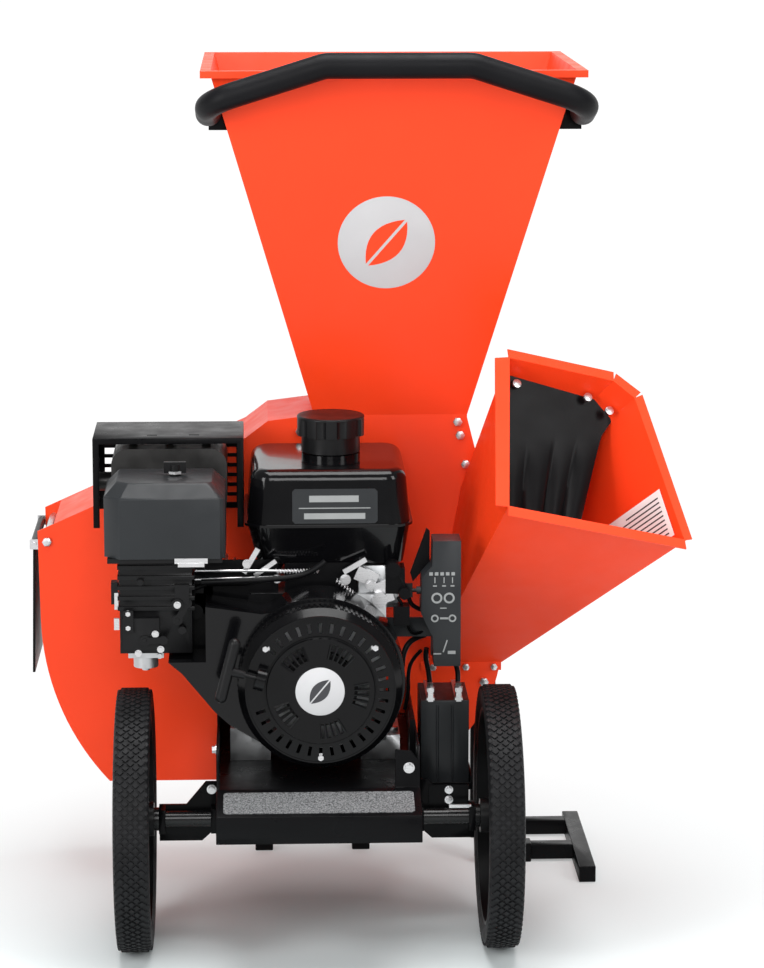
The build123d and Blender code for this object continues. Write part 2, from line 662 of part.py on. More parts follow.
GRIP_MIDDLE = (-135.0, -110.0, 466.0)
ROPE_EXIT = (-80.0, -110.0, 450.0)
PULL_DIRECTION = (Vector(*GRIP_MIDDLE) - Vector(*ROPE_EXIT)).normalized()


def make_pull_handle():
    middle = Vector(*GRIP_MIDDLE)
    across = Vector(0.25, 0, 0.97).normalized()
    grip = rod(middle - across * 42, middle + across * 42, 9)
    grip += Solid.make_cone(8, 5.5, 26, Plane(origin=middle, z_dir=-PULL_DIRECTION))
    grip += Solid.make_sphere(9).moved(Location(middle - across * 42))
    grip += Solid.make_sphere(9).moved(Location(middle + across * 42))
    rope = rod(Vector(*ROPE_EXIT) + PULL_DIRECTION, middle - PULL_DIRECTION * 26, 2.5)
    return group([grip, rope])


def make_starter_pulley():
    pulley = rod_y(CRANK_X, CRANK_Z, -90, -62, 56) - rod_y(CRANK_X, CRANK_Z, -82, -70, 60)
    pulley += rod_y(CRANK_X, CRANK_Z, -84, -68, 44)
    return pulley - rod_y(CRANK_X, CRANK_Z, -91, -61, 8 + RUN)


def make_fan():
    """Flywheel with fan blades and the starter cup, pressed on the crankshaft."""
    fan = rod_y(CRANK_X, CRANK_Z, 0, 22, 102) + rod_y(CRANK_X, CRANK_Z, -34, 0, 30)
    for k in range(16):
        x, z = polar(CRANK_X, CRANK_Z, 78, 22.5 * k)
        fan += Pos(x, -11, z) * Rot(0, -22.5 * k + 20, 0) * Box(38, 24, 4)
    return fan - rod_y(CRANK_X, CRANK_Z, -35, 23, SHAFT_R)


def tank_solid(inset, drop):
    low = rounded_slab(-90 + inset, 136 - inset, 62 + inset, 292 - inset, TANK_LOW_Z + inset, 26)
    seam = rounded_slab(-106 + inset, 146 - inset, 44 + inset, 307 - inset, TANK_SEAM_Z, 34)
    top = rounded_slab(-98 + inset, 139 - inset, 52 + inset, 300 - inset, TANK_TOP_Z - drop, 32)
    return loft([low, seam], ruled=True) + loft([seam, top], ruled=True)


def make_tank():
    round_over = 18
    tank = fillet(tank_solid(0, 0).edges().group_by(Axis.Z)[-1], round_over)
    tank += extrude(rounded_slab(-110, 150, 40, 311, TANK_SEAM_Z - 2, 36), amount=4)
    tank -= tank_solid(3, round_over)
    tank += rod_z(TANK_MID_X, TANK_MID_Y, TANK_TOP_Z - 4, TANK_TOP_Z + 7, 46)
    tank += rod_z(TANK_MID_X, TANK_MID_Y, TANK_TOP_Z + 6, TANK_TOP_Z + 24, NECK_R)
    tank -= rod_z(TANK_MID_X, TANK_MID_Y, TANK_TOP_Z - 20, TANK_TOP_Z + 25, NECK_R - 4)
    return tank


def make_fuel_cap():
    """Fluted cap that turns on the filler neck."""
    low = TANK_TOP_Z + 9
    top = TANK_TOP_Z + 66
    cap = rod_z(TANK_MID_X, TANK_MID_Y, low, low + 28, 46)
    cap += rod_z(TANK_MID_X, TANK_MID_Y, low + 26, top, 53)
    for k in range(10):
        x, y = polar(TANK_MID_X, TANK_MID_Y, 58, 36 * k)
        cap -= rod_z(x, y, low + 25, top - 4, 10)
    cap = fillet(cap.edges().group_by(Axis.Z)[-1], 3)
    return cap - rod_z(TANK_MID_X, TANK_MID_Y, low - 1, low + 22, NECK_R + 1)


def cleaner_outline(inset, bevel, z):
    x0, x1, y0, y1 = -322 + inset, -138 - inset, -30 + inset, 125 - inset
    return make_face(Polyline((x0, y0 + bevel, z), (x0 + bevel, y0, z), (x1 - 8, y0, z),
                              (x1, y0 + 8, z), (x1, y1, z), (x0, y1, z), close=True))


def cleaner_solid(inset):
    side = loft([cleaner_outline(inset, 24, CLEANER_Z), cleaner_outline(inset, 24, 711)], ruled=True)
    top = loft([cleaner_outline(inset, 24, 711), cleaner_outline(inset + 20, 18, 733 - inset)], ruled=True)
    return side + top


def make_cleaner_cover():
    cover = cleaner_solid(0) - cleaner_solid(3)
    return cover - rod_z(-215, 50, 720, 740, 3.5)


def make_cleaner_base():
    low = CLEANER_Z - 7
    base = box(-317, -143, -25, 120, low, CLEANER_Z) - box(-290, -190, 10, 60, low - 1, CLEANER_Z + 1)
    return base + rod_z(-215, 50, low + 4, 733, 3.5) + box(-225, -205, 10, 60, low, CLEANER_Z)


def make_filter():
    filter_pad = box(-295, -165, -5, 100, CLEANER_Z, 700)
    return filter_pad - box(-270, -190, 15, 80, CLEANER_Z - 1, 701)


def make_cleaner_knob():
    knob = rod_z(-215, 50, 733 + GAP, 750, 8) + box(-232, -198, 46, 54, 737, 754)
    return knob


def make_intake_box():
    intake = box(-300, -190, 0, 54, 466, CLEANER_Z - 7)
    for z in (601, 585, 569, 553, 537):
        intake += box(-303, -186, -5, 55, z - 3, z + 3)
    intake += box(-296, -240, -14, 0, 474, 524)
    intake += rod_y(-262, 490, -20, -14, 3)
    intake += rod_y(-212, 520, -11, 0, 3)
    return intake


def make_carburettor():
    bowl = rod_z(-262, 26, 440, 460, 19) + box(-288, -234, 2, 50, 458, 466) + rod_z(-262, 26, 434, 442, 6)
    return bowl + rod_y(-240, 462, -4, 4, 4)


def make_lever(x, y, z, length, degrees):
    """Flat lever that turns on a pin of 3 mm radius along Y, in front of the face at y."""
    arm = box(0, length, -4, -0.4, -5, 5) + rod_y(0, 0, -4, -0.4, 8) + rod_y(length, 0, -4, -0.4, 7)
    arm -= rod_y(0, 0, -10, 3, 3 + RUN)
    return Pos(x, y, z) * Rot(0, -degrees, 0) * arm


GUARD_TOP = 772.0


def make_muffler():
    body = box(-318, -137, 168, 284, 645, 752)
    body = fillet(body.edges().filter_by(Axis.Y), 26)
    for x in (-285, -170):
        body += rod_z(x, 226, 750, GUARD_TOP - 2, 7)
    body += rod_x(226, 690, -346, -316, 15)
    body -= rod_x(226, 690, -347, -310, 12)
    return group([body, exhaust_pipe()])


def make_muffler_guard():
    x0, x1, y0, y1, z0, z1 = -346, -111, 150, 300, 630, GUARD_TOP
    guard = box(x0, x1, y0, y1, z0, z1) - box(x0 + 2, x1 - 2, y0 + 2, y1 - 2, z0 - 1, z1 - 2)
    guard -= box(x0 + 10, x1 - 10, y0 - 1, y0 + 3, z0 - 1, z1 - 9)
    guard -= box(x0 - 1, x0 + 3, 206, 246, 668, 712)
    for k in range(8):
        z = 640 + 16 * k
        guard -= box(x0 + 12, x0 + 110, y1 - 3, y1 + 1, z, z + 10)
        guard -= box(x1 - 110, x1 - 12, y1 - 3, y1 + 1, z, z + 10)
        guard -= box(x1 - 3, x1 + 1, y0 + 14, y1 - 14, z, z + 10)
        if z > 705 or z < 660:
            guard -= box(x0 - 1, x0 + 3, y0 + 14, y1 - 14, z, z + 10)
    for x in (-262, -196):
        guard -= box(x, x + 16, 176, 182, z1 - 3, z1 + 1)
    return guard


def exhaust_pipe():
    pipe = rod_z(-215, 226, 540, 645, 15) - rod_z(-215, 226, 539, 646, 12) - make_block()
    return max(pipe.solids(), key=lambda solid: solid.center().Z)


def make_governor_rods():
    return group([rod((-186, 30, 574), (66, 74, 570), 2), rod((-186, 30, 588), (-30, 40, 584), 2)])


def make_fuel_hose():
    points = [(-190, 44, 556), (-168, 52, 562), (-108, 54, 562), (-66, 66, 564), (-52, 84, 590.5)]
    path = FilletPolyline(*points, radius=14)
    hose = sweep(Plane(origin=path @ 0, z_dir=path % 0) * Circle(4), path=path)
    return hose - tank_solid(0, 0) - make_intake_box()


def build_engine():
    nodes["engine_block"] = make_block()
    nodes["fan_shroud"] = make_shroud()
    nodes["recoil_cover"] = make_recoil_cover()
    nodes["pull_handle"] = make_pull_handle()
    nodes["starter_pulley"] = make_starter_pulley()
    nodes["fan_flywheel"] = make_fan()
    nodes["fuel_tank"] = make_tank()
    nodes["fuel_cap"] = make_fuel_cap()
    nodes["air_cleaner_cover"] = make_cleaner_cover()
    nodes["air_cleaner_base"] = make_cleaner_base()
    nodes["air_filter"] = make_filter()
    nodes["air_cleaner_knob"] = make_cleaner_knob()
    nodes["intake_box"] = make_intake_box()
    nodes["carburettor"] = make_carburettor()
    nodes["choke_lever"] = make_lever(-212, -6, 520, 30, 60)
    nodes["fuel_valve_lever"] = make_lever(-262, -14, 490, 28, 0)
    nodes["muffler"] = make_muffler()
    nodes["muffler_guard"] = make_muffler_guard()
    nodes["governor_rods"] = make_governor_rods()
    nodes["fuel_hose"] = make_fuel_hose()


# ---------------------------------------------------------------- controls and battery

CONTROL_POINTS = [(179, 633), (222, 633), (222, 436), (181, 436), (179, 482), (161, 519), (162, 576),
                  (178, 594)]
KEY_Y = 48.0
KEY_Z = 550.0
BATTERY_Z = 232.0


def make_control_box():
    case = prism_y(CONTROL_POINTS, 20, 74)
    inner = [(182, 630), (219, 630), (219, 439), (184, 439), (182, 484), (164, 521), (165, 575), (181, 592)]
    case -= prism_y(inner, 23, 72)
    case += box(108, 181, 74, 80, 470, 500) + box(179, 222, 74, 80, 440, 500)
    case += rod_x(KEY_Y, KEY_Z, 155, 172, 6)
    return case - rod_x(KEY_Y, KEY_Z, 154, 166, 3 + RUN)


def make_key():
    return rod_x(KEY_Y, KEY_Z, 148, 165, 3) + box(134, 149, KEY_Y - 2, KEY_Y + 2, KEY_Z - 11, KEY_Z + 11)


def make_battery():
    battery = box(163, 238, 60, 170, BATTERY_Z, 371)
    for x in (189, 212):
        battery -= box(x - 1.5, x + 1.5, 59, 61, BATTERY_Z + 6, 362)
    return battery


def make_battery_tray():
    floor = BATTERY_Z - 4
    tray = box(DECK_HALF, 243, 55, 175, floor, BATTERY_Z) + box(DECK_HALF, 243, 55, 58, floor, BATTERY_Z + 8)
    tray += box(240, 243, 55, 175, floor, BATTERY_Z + 18)
    return tray + box(DECK_HALF, 160, 55, 175, floor, 300)


def make_battery_clamps():
    clamps = []
    for x in (178, 222):
        clamps.append(box(x - 6, x + 6, 60, 170, 371, 375) + rod_z(x, 76, 375, 383, 5))
    return group(clamps)


def mounting_bolts():
    bolts = []
    for x in (-119, 119):
        for y in (76, 250):
            bolts.append(rod_z(x, y, 318 if x > 0 else 330, 326 if x > 0 else 338, 9))
    return bolts


def build_controls():
    nodes["control_box"] = make_control_box()
    nodes["ignition_key"] = make_key()
    nodes["battery"] = make_battery()
    nodes["battery_tray"] = make_battery_tray()
    nodes["battery_clamps"] = make_battery_clamps()
    nodes["bolts"] = group(housing_bolts() + mounting_bolts() + curtain_bolts() + foot_screws())


def main():
    build_chassis()
    build_housing()
    build_rotor()
    build_hopper()
    build_chute()
    build_engine()
    build_controls()
    os.makedirs("parts", exist_ok=True)
    low = [1e9, 1e9, 1e9]
    high = [-1e9, -1e9, -1e9]
    for name, shape in nodes.items():
        moved = Pos(-ORIGIN_X, -ORIGIN_Y, 0) * shape
        export_step(moved, f"parts/{name}.step")
        extent = moved.bounding_box()
        low = [min(a, b) for a, b in zip(low, extent.min)]
        high = [max(a, b) for a, b in zip(high, extent.max)]
    print(len(nodes), "nodes, box", [round(v, 2) for v in low], [round(v, 2) for v in high])


main()
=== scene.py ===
import json
import math

import bmesh
import bpy
from mathutils import Matrix, Vector


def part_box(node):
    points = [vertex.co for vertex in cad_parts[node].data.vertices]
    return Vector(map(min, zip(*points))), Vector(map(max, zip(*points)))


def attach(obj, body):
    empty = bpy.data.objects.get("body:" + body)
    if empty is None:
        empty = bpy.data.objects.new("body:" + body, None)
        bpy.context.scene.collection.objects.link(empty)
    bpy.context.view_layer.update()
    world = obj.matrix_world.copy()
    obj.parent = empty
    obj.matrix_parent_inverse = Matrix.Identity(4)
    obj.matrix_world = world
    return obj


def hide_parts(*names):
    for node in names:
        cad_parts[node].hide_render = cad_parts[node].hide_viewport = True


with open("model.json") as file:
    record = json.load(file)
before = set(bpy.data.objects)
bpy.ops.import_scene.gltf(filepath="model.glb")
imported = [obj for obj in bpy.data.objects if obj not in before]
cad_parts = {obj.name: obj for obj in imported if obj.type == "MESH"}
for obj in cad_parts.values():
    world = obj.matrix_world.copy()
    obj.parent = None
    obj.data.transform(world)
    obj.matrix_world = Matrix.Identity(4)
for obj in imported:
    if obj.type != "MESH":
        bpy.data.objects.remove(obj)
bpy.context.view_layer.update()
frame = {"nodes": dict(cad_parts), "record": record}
nodes = frame["nodes"]

# The working frame: millimetres, X and Y counted from the middle of the axle, Z from the floor.
axle_low, axle_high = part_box("axle")
ORIGIN = Vector(((axle_low.x + axle_high.x) / 2, (axle_low.y + axle_high.y) / 2, 0))
MM = 0.001
FORWARDS = (0, -1, 0)          # the way the engine side faces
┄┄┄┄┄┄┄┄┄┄
WHAT THE TASK ASKS: Restate the listing exactly, starting at its first line and ending at the line where "PULL_DIRECTION = (Vector(*GRIP_MIDDLE)" occurs; include both and no other lines.

THE RESULT:
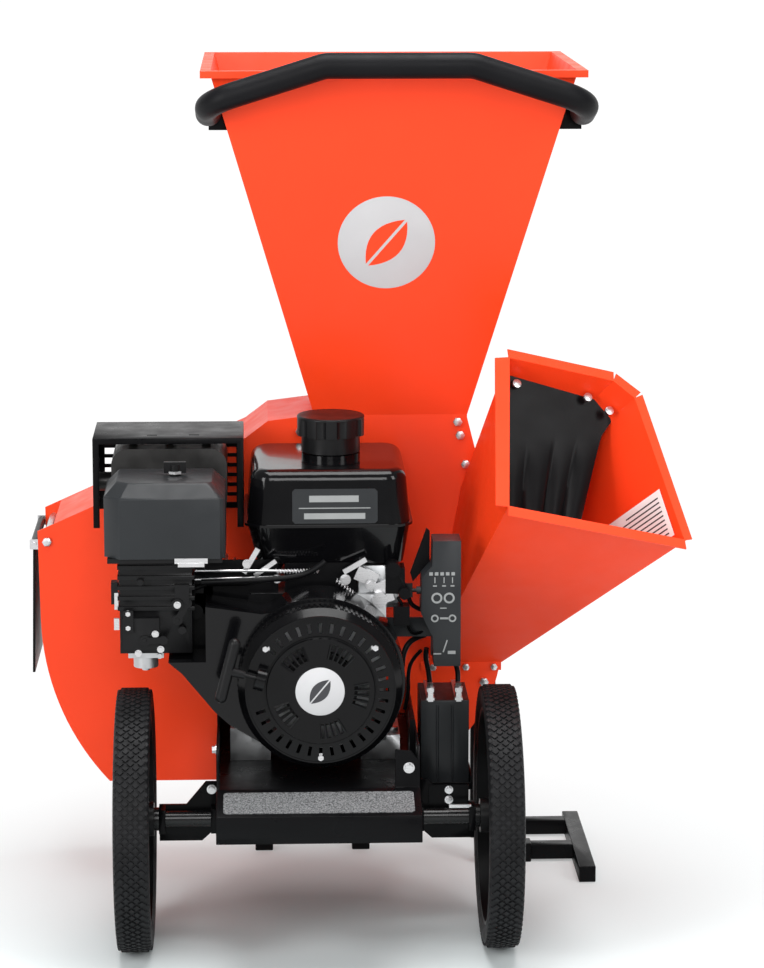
The build123d and Blender code for this object continues. Write part 2, from line 662 of part.py on. More parts follow.
GRIP_MIDDLE = (-135.0, -110.0, 466.0)
ROPE_EXIT = (-80.0, -110.0, 450.0)
PULL_DIRECTION = (Vector(*GRIP_MIDDLE) - Vector(*ROPE_EXIT)).normalized()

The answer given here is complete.